For most programs, a cotton-rich blend works best. A practical spec is 78% combed cotton, 19% polyester, and 3% elastane, with an acceptable range of 75% to 80% cotton, 17% to 22% polyester, and 3% to 5% elastane. Combed cotton usually gives a cleaner print face than carded cotton, so logo edges stay sharper and loose fiber problems drop.
What MOQ is realistic for blank socks for printing wholesale?
For custom production, many factories quote 1,000 pairs per color and size. For stock white or black blanks, some suppliers can offer 100 to 300 pairs for a trial run, but the unit price is higher and size or gauge choices are narrower. Always ask whether the MOQ applies to knitting, dyeing, or final packing.
How long does bulk production take for blank socks?

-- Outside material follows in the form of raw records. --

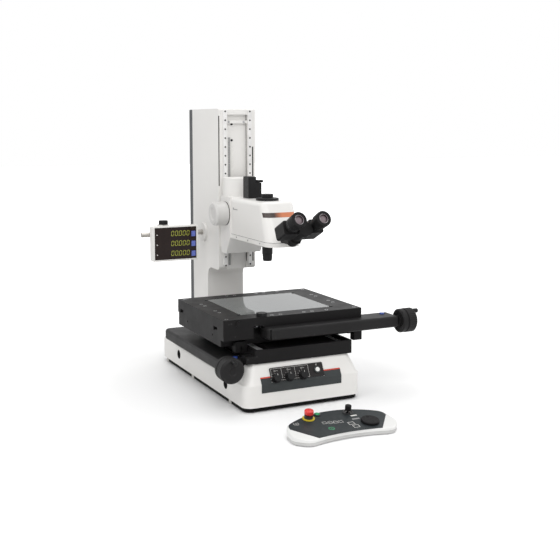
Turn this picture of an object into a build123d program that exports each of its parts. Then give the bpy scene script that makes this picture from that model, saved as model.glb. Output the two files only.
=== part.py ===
"""Measuring microscope with a cross-travel stage, column head, counter display and remote control box.

World frame: X to the operator's right, Y to the back, Z up, millimetres. The origin lies on the
desk under the optical axis, which is also the centre of the stage glass.
"""

from build123d import *
from math import atan2, cos, hypot, radians, sin, sqrt, tan
import os

os.makedirs("parts", exist_ok=True)

# Named clearances
gap = 0.3
running = 0.05

# Base casting, plinth and feet
base_half_x = 172.0
base_mid_x = 6.0
base_front_y = -218.0
base_back_y = 433.0
base_corner_r = 25.0
base_bottom_z = 14.0
base_shoulder_z = 75.0
base_edge_r = 5.0
slope_bottom_z = 72.0
pedestal_top_z = 123.0
pedestal_front_y = -190.0
pedestal_half_x_low = base_half_x - 2
pedestal_half_x_top = 152.0
pedestal_back_low_y = 200.0
pedestal_back_top_y = 190.0
pocket_front_y = -172.0
pocket_floor_z = 98.0
side_hole_r = 13.5
side_hole_depth = 20.0
side_hole_z = 49.0
side_hole_ys = (-87.0, 278.0)
plinth_inset = 4.0
plinth_front_y = base_front_y + 7
plinth_back_y = base_back_y - 16
plinth_bottom_z = 3.0
foot_r = 13.0
foot_x = base_half_x - 14
foot_ys = (-110.0, 170.0, 390.0)

# Front control panel, measured along the sloping front of the pedestal
band_x0 = -119.0
band_x1 = 116.0
band_bottom_z = 51.0
band_top_z = 90.0
band_t = 1.2
plate_x0 = -90.0
plate_x1 = 66.0
plate_v0 = 4.6
plate_v1 = 42.2
plate_t = 2.4
plate_corner_r = 4.0
panel_knob_xs = (-76.0, -38.0, 2.0)
panel_knob_v = 12.6
panel_knob_r = 12.0
panel_knob_h = 15.0
panel_shaft_r = 3.0
power_x = 47.0
power_v = 22.8
power_r = 6.0
power_bezel_r = 9.5
power_travel = 2.0
panel_well_depth = 12.0

# Stage bed with the Y rails
bed_x0 = -127.0
bed_x1 = 162.0
bed_front_y = -195.0
bed_back_y = 190.0
bed_top_z = 159.0
rail_w = 20.0
rail_h = 12.0
rail_hole_r = 3.0
rail_hole_pitch = 60.0
bed_groove_w = 36.0
bed_groove_floor_z = 141.0
bed_groove_stop = 8.0
bed_ear_w = 25.0
bed_ear_l = 30.0
bed_ear_top_z = 144.0
pocket_x = bed_x0 - 2
y_rail_xs = (-100.0, 135.0)
block_len = 40.0
block_w = 32.0
y_block_ys = (-80.0, 80.0)
light_bore_r = 28.0
light_tube_r = 27.0
light_lens_r = 23.0

# Plan size of the table, which the saddle under it follows
table_half_x = 205.0
table_half_y = 171.0

# Saddle, which carries the table along Y
saddle_half_x = table_half_x - 10
saddle_front_y = 43 - table_half_y
saddle_back_y = 195.0
saddle_bottom_z = 161.5
saddle_top_z = 202.5
saddle_window_x = 36.0
saddle_window_y = 98.0
saddle_edge_r = 3.0
saddle_hole_r = 3.0
saddle_hole_z = 183.0
saddle_hole_ys = (-69.0, 120.6)
stop_block_x0 = -162.0
stop_block_x1 = bed_x0 - 2
stop_block_l = 20.0
stop_block_z0 = 146.5
stop_block_z1 = 175.0
x_block_xs = (-70.0, 70.0)

# Table, which slides along X
table_plate_z = 218.0
table_top_z = 240.0
skirt_bottom_z = 203.5
skirt_t = 8.0
glass_x = 270.0
glass_y = 240.0
glass_t = 6.0
ledge = 5.0
corner_block_x1 = -120.0
corner_block_back_y = saddle_front_y - 3
corner_block_bottom_z = 185.5
tapped_r = 2.6
tapped_depth = 12.0
tapped_front_xs = (-60.0, -35.0, 35.0, 60.0, 104.0)
tapped_row_y = table_half_y - 16
tapped_side_x = table_half_x - 31
tapped_side_ys = (-66.0, -38.0, 38.0, 66.0)
corner_tap_x = table_half_x - 15
corner_tap_y = table_half_y - 16
clamp_knob_x = -90.0
clamp_knob_y = -tapped_row_y
clamp_knob_r = 14.0
clamp_knob_h = 9.0
limit_plug_x = 42 - table_half_x
limit_plug_z = 227.0
limit_plug_r = 8.0
x_rail_ys = (saddle_front_y + 14, table_half_y - 31)
x_rail_half = saddle_half_x - 3
x_rail_h = rail_h - 2

# Travel drives: one section for both, drawn along local x with the screw on the axis
drive_outer = 12.0
drive_inner = 60.0
drive_h = 31.0
drive_wall = 3.0
drive_edge_r = 7.0
drive_end_r = 18.0
slot_h = 14.0
screw_r = 5.0
nut_half_l = 15.0
arm_h = 10.0
arm_reach = 66.0
wheel_r = 33.5
wheel_gap = 6.0
wheel_len = 48.0
wheel_neck_r = 16.0
grip_r = 6.2
grip_len = 17.0
grip_offset = 24.0
grip_pin_r = 2.5
release_r = 6.5
release_inset_x = 21.0
release_inset_y = 38.0
release_travel = 3.0

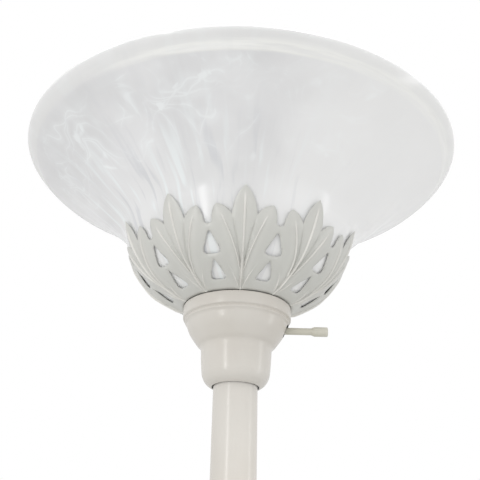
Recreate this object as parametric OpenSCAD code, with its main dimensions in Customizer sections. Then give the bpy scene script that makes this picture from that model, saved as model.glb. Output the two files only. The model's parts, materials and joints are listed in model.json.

If the yarn is in stock and the style is a standard white crew, expect 3 to 5 days for sample confirmation, 7 to 15 days for knitting and boarding, and 2 to 3 days for packing. Custom-dyed colors usually take 20 to 35 days total. Add 3 to 7 more days if you need third-party inspection, repacking, or lab testing.
Which defects cause the most trouble during sock overprinting?
The main problems are surface fuzz, oil stains, black specks, needle lines, uneven boarding, mixed shade lots, and leg panels that vary too much in width. These issues may look minor in bulk, but they show fast once artwork is printed. Many buyers treat visible contamination in the print zone and major boarding distortion as major defects under AQL 2.5.
Do buyers need certifications for blank socks?
That depends on the market and your brand rules. Common document requests are OEKO-TEX for product safety, BSCI or Sedex for social compliance review, and ISO 9001 for quality-system control. If the yarn is sold as organic or recycled, GOTS or GRS may also apply. Ask for current documents, then still check samples, bulk measurements, and final inspection results.